What is it?
Enterprise value (EV) is an alternative to computing the value of a company based on market capitalization of its equity, total debt and cash. It is considered a more comprehensive tool to analyse the value of a company compared with simple market capitalization of equity shares. An easier way to understand this concept is to consider it as the total sale price or takeover price of an entity. So, if a company was to be bought out, this is the price to be paid.
How is it calculated?
EV is calculated by adding market capitalization of equity shares (common and preference) to the market value of debt and minority interest (investment in another company). From this, the total cash and cash equivalents are taken out to arrive at the EV. This is considered a more accurate representation of a company’s value as it considers debt in the overall valuation.
How is this used?
EV is seen in combination with other financial parameters to compare potential stock price returns among different companies. EV/Ebitda (earnings before interest, tax, depreciation and amortization) is a commonly used ratio for analysing the value of a company. A low ratio can signify that a company is undervalued. This ratio is also called the enterprise multiple.
Enterprise multiple comparison works best within an industry as it can vary across sectors. It is thus, important to compare this for companies within an industry. Multiples will be higher for industries where growth is high and lower for slow-growth industries. For example, if analysts had estimated telecom company ABC’s EV/Ebitda for FY11 at 7.5, whereas that for telecom company XYZ at 8.5; one can conclude that ABC is relatively undervalued compared with XYZ and hence, the probability of ABC’s stock value increasing is higher.

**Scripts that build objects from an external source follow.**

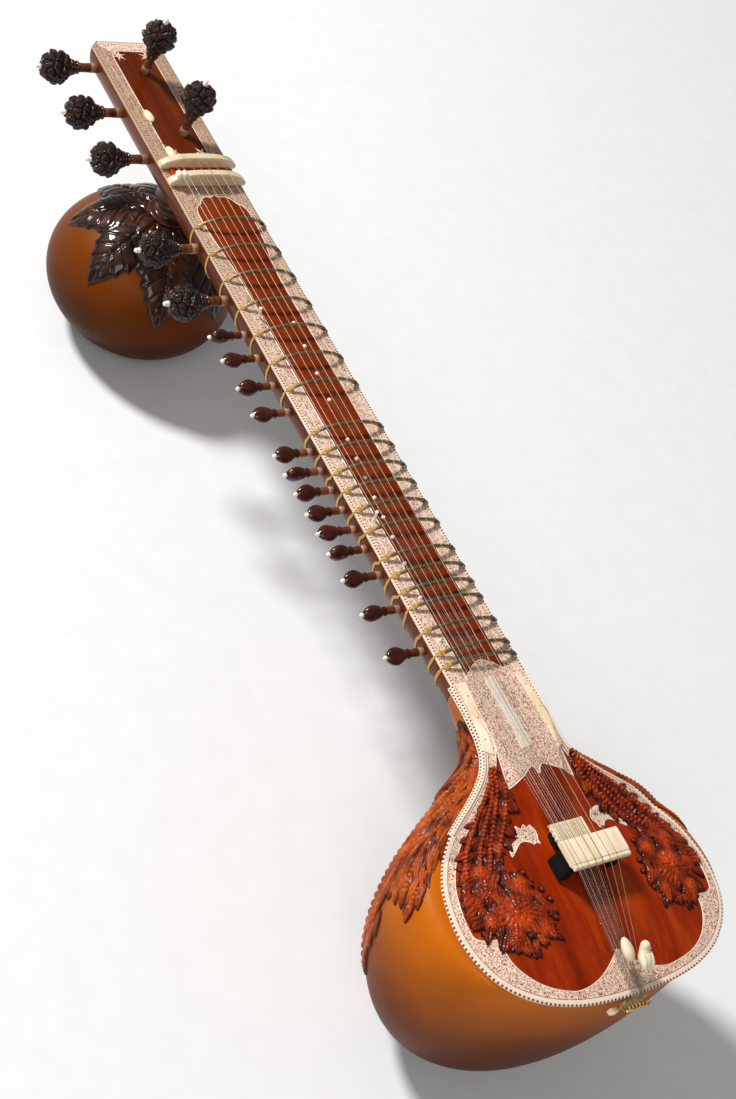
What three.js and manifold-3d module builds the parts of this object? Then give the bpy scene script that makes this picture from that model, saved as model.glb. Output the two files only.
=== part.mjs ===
// A double-gourd sitar, lying face up on its two gourds.
// Millimetres. +X runs along the neck towards the head, +Y towards the side pegs, +Z out of the playing face.
// The origin is the middle of the flat that the main gourd rests on.
import * as THREE from "three";
import { mergeVertices } from "three/addons/utils/BufferGeometryUtils.js";
import Module from "manifold-3d";

const wasm = await Module();
wasm.setup();

// ---- driving dimensions ----
const GAP = 0.3; // clearance between pieces that touch
const FACE_Z = 260; // playing face of the neck above the floor
const PLATE = 3; // thickness of the neck's face plates
const NECK_START_X = 223;
const NUT_X = 893;
const HEAD_END_X = 1128;
const NECK_HALF_WIDTH = 45;
const NECK_BELLY = 41; // depth of the neck's rounded back
const NECK_SHOULDER_Z = FACE_Z - 5; // where the rounded back begins
const NECK_WALL = 7;
const OPEN_STRING = 862; // from the nut to the bridge

const GOURD_WALL = 7;
// The gourd's skin swells out from the pear-shaped rim to a wide belly and closes on a small flat.
const GOURD_SWEEP = 1.4416; // angle from the rim round to the flat, radians
const SWELL_POWER = 0.58; // how fast the outline turns from the rim's pear into the belly's oval
const CLOSE_POWER = 0.677; // how the oval closes towards the flat
const SINK_POWER = 1.475; // how steeply the skin falls below the rim
const BELLY_HALF_LENGTH = 130;
const BELLY_HALF_WIDTH = 207;
const BELLY_X = 51; // middle of the belly's oval near the rim; the flat's middle is at 0
const GOURD_SEAM_X = 150; // where the gourd meets the wooden neck joint
const RIM_DROP = 30; // how far the soundboard's rim lies below the neck's face
const RIM_LEVEL_X = 73; // the rim has dropped all the way from here to the tail
const BOARD_THICK = 4;
const BOARD_CROWN = 18;
const BOARD_MIDDLE_X = 20;
const PEAR_END_X = 193; // neck end of the soundboard

const UPPER_X = 930;
const UPPER_Z = 86;
const UPPER_RADIUS = 111;
const UPPER_HALF_HEIGHT = 89;
const UPPER_MOUTH = 56;
const UPPER_WALL = 6;

const BRIDGE_X = 31.5;
const BRIDGE_Y = 4.5;
const BRIDGE_HALF_DEPTH = 14.5;
const BRIDGE_TOP_Z = 277;
const SMALL_BRIDGE_X = 58;
const SMALL_BRIDGE_Y = 11;
const SMALL_BRIDGE_TOP_Z = 265;
const NUT_HEIGHT = 17.5;
const GUIDE_X = 920;
const TAIL_Y = 8;
const TAIL_HALF_WIDTH = 14;
const TAIL_STRING_GAP = 2.2; // between neighbouring strings at the tail
const MAIN_STRING_RADIUS = 0.35;
const THIN_STRING_RADIUS = 0.25;

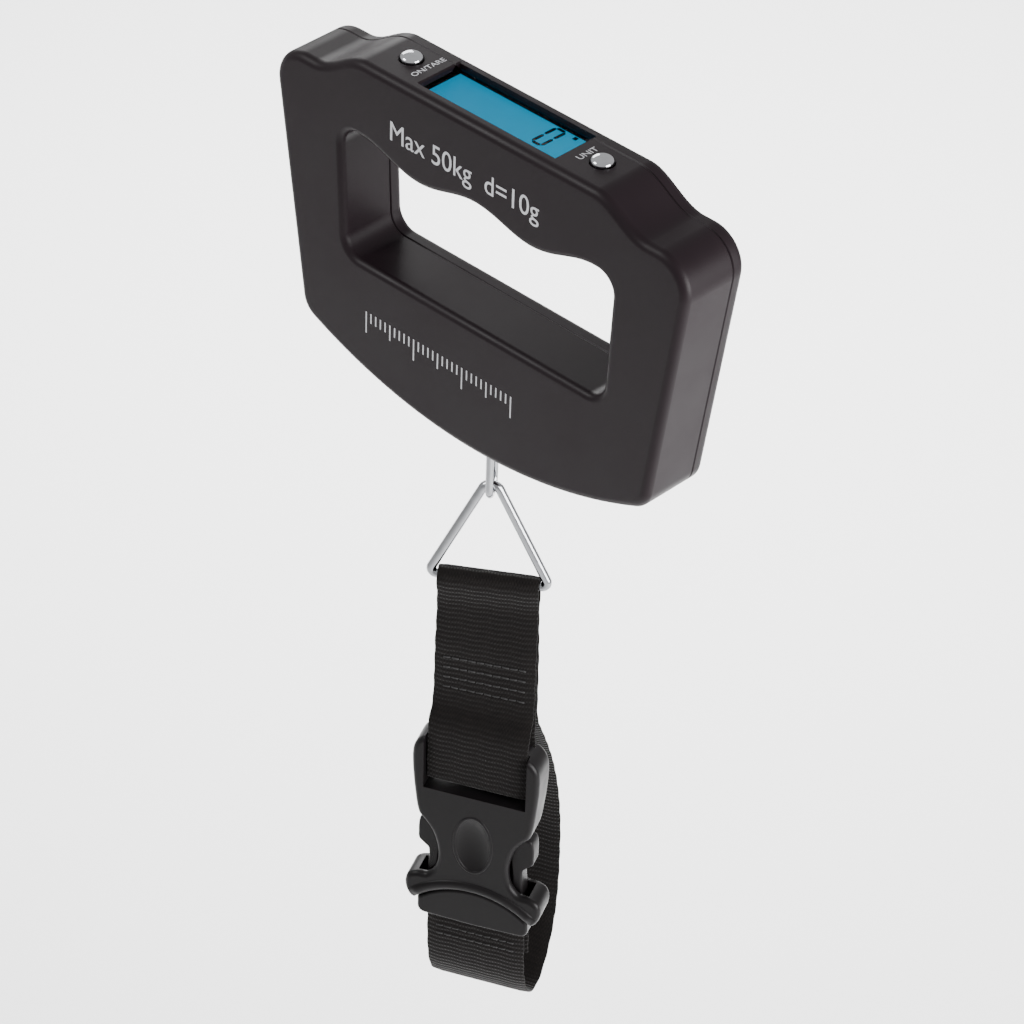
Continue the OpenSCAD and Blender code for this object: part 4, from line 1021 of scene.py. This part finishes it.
# %% Finishes of the inner parts
rubber = moulded("black_silicone_rubber", "#1c1c1d", 0.7, grain=0.3)
laminate = moulded("green_board_laminate", "#1d5a34", 0.45, grain=0.4)
resin = moulded("black_moulded_resin", "#161617", 0.6, grain=0.25)
milk_pc = moulded("milky_light_guide", "#e6edf0", 0.35, grain=0.5)
zebra = moulded("pink_zebra_rubber", "#c98aa2", 0.6, grain=0.2)
acetal = moulded("brown_acetal_plunger", "#6a4c30", 0.5)
switch_pa = moulded("grey_switch_nylon", "#3b3c3e", 0.5)
coating = moulded("white_gauge_coating", "#dcdcd6", 0.55)
sleeve = moulded("red_wire_sleeve", "#a32828", 0.45)
aluminium = metal("milled_aluminium", "#c3c6ca", 0.32, line=0.25, depth=0.006)
brass = metal("contact_brass", "#d6b263", 0.25)
bronze = metal("sintered_bronze", "#b98d4b", 0.4)
nickel = metal("nickel_plated_cell", "#d3d5d8", 0.22)
INNER = {
    "window_lens": (window_pc, "lens"), "window_gasket": (rubber, "rubber_black"),
    "lcd_panel": (lit_lcd, "lcd_glass"), "backlight": (milk_pc, "light_guide"),
    "zebra_strips": (zebra, "zebra_rubber"),
    "main_board": (laminate, "circuit_board"), "controller_chip": (resin, "black_resin"),
    "board_screws": (zinc_steel, "zinc_steel"), "tact_switches": (switch_pa, "switch_plastic"),
    "tare_plunger": (acetal, "plunger_plastic"), "unit_plunger": (acetal, "plunger_plastic"),
    "load_cell": (aluminium, "cell_aluminium"), "strain_gauges": (coating, "gauge_coating"),
    "cell_nut_plate": (zinc_steel, "zinc_steel"), "cell_screws": (zinc_steel, "zinc_steel"),
    "thrust_washer": (bronze, "bronze"), "sensor_wires": (sleeve, "wire_sleeve"),
    "coin_cell": (nickel, "coin_steel"), "battery_contacts": (brass, "contact_brass"),
    "battery_leads": (sleeve, "wire_sleeve"),
    "cap_seal": (rubber, "rubber_black"), "case_screws": (zinc_steel, "zinc_steel"),
    "swivel_stud": (ring_steel, "ring_steel"), "stud_nut": (zinc_steel, "zinc_steel"),
}
for node, (material, slot) in INNER.items():
    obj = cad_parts[node]
    obj.data.materials.clear()
    obj.data.materials.append(material)
print("inner parts finished:", len(INNER))
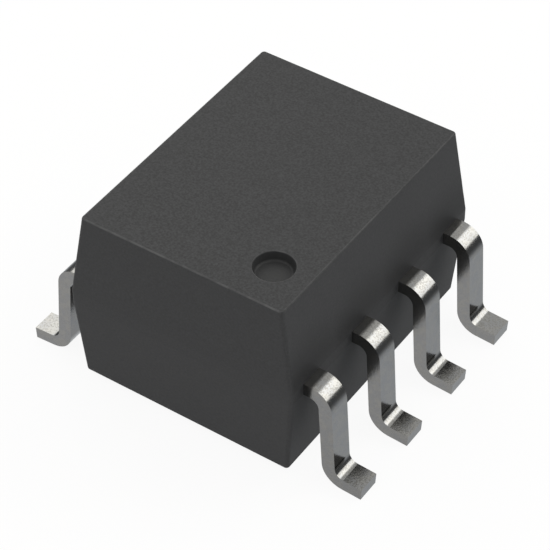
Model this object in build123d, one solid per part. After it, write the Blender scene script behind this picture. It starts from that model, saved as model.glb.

There are other metrics that analysts use—EV/sales and EV/tonne (for manufacturing companies such as cement), which also help in understanding whether the market is valuing the company fairly or not.
What does it mean for you?
From the industry’s perspective, an undervalued company makes for a good takeover candidate. From an investor’s perspective, an undervalued company means better opportunity for rise in stock price. An overvalued company may indicate an exit if other fundamental factors also indicate the same.
Keep in mind that financial parameters such as EV and EV/Ebitda should not be looked at in isolation. Remember to consider other financial parameters and fundamental characteristics.
Ensure that you compare with a historical perspective and across companies in an industry.